9.) Both Eragon and Eldest, Christopher Paolini
These are re-reads for me. I first read them when I last lived in Japan. I loved Eragon so much that I read it only a few short days. This book is inspiring to read since Paolini wrote it when he was a teenager. What a writer! I’ve never read past Eldest. However, I do have the next two books in the Inheritance cycle: Brisinger and Inheritance; I can’t wait to read them!

 


10.) Divergent, Veronica Roth
This book is akin to The Hunger Games and Blood Red Road. While this, the first book in the series, was fantastic, the rest of the series was unimpressive and I actually wish I hadn’t read past Insurgent, the second novel in the trilogy.



These were my close companions in Kuwait. There were definitely HORRIBLE books I encountered as well:

50 Shades of Gray: The worst romance novel I’ve ever read, especially since people who recommended it said it contained some graphic S&M scenes (it doesn’t). 50 Shades is a romance novel in the guise of an S&M.



Allegiant: A poorly written finale to the trilogy. I feel like the first book is so good, but as the series goes on, it’s like the author has no idea how to continue writing a strong plot. This was also a problem for me with Suzanne Collins' The Hunger Games. However, The Hunger Games series is, in my humble opinion, still a better read than a lot of the dystopian, post-apocalyptic series that have been released recently. Not worth the read.
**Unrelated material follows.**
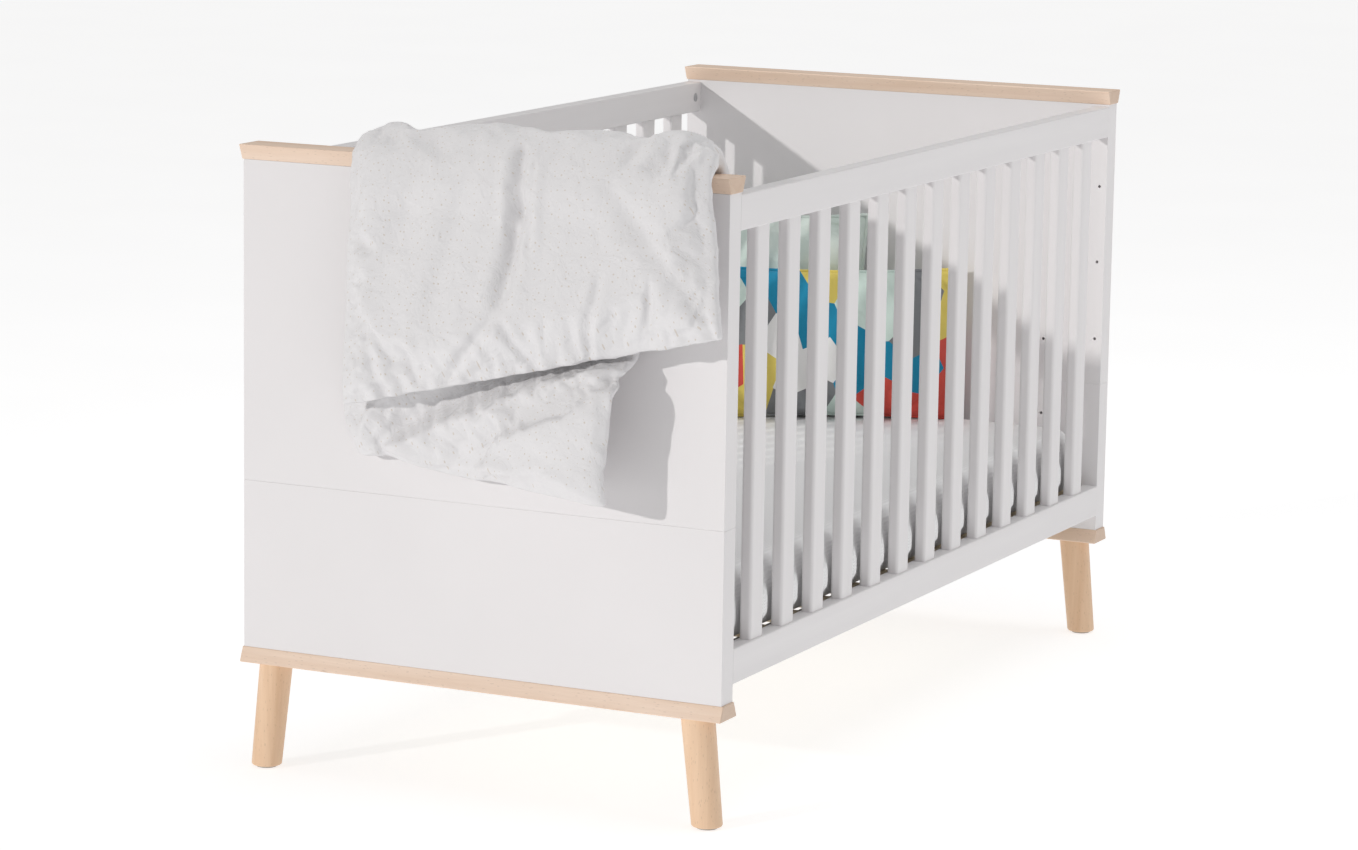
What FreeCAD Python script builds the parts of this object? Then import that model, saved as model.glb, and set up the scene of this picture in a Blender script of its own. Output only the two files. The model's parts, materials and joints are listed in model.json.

The Maze Runner: Another YA series that I read over the summer. Like Divergent, the first book was good, but the second and third books are poorly written and the plot becomes diluted and loses momentum. I wouldn’t even recommend any book from this series. You’re better off with The Hunger Games or Moira Young's first book in her Dustland series, Blood Red Road (unfortunately, I haven't read the other books in Young's series yet).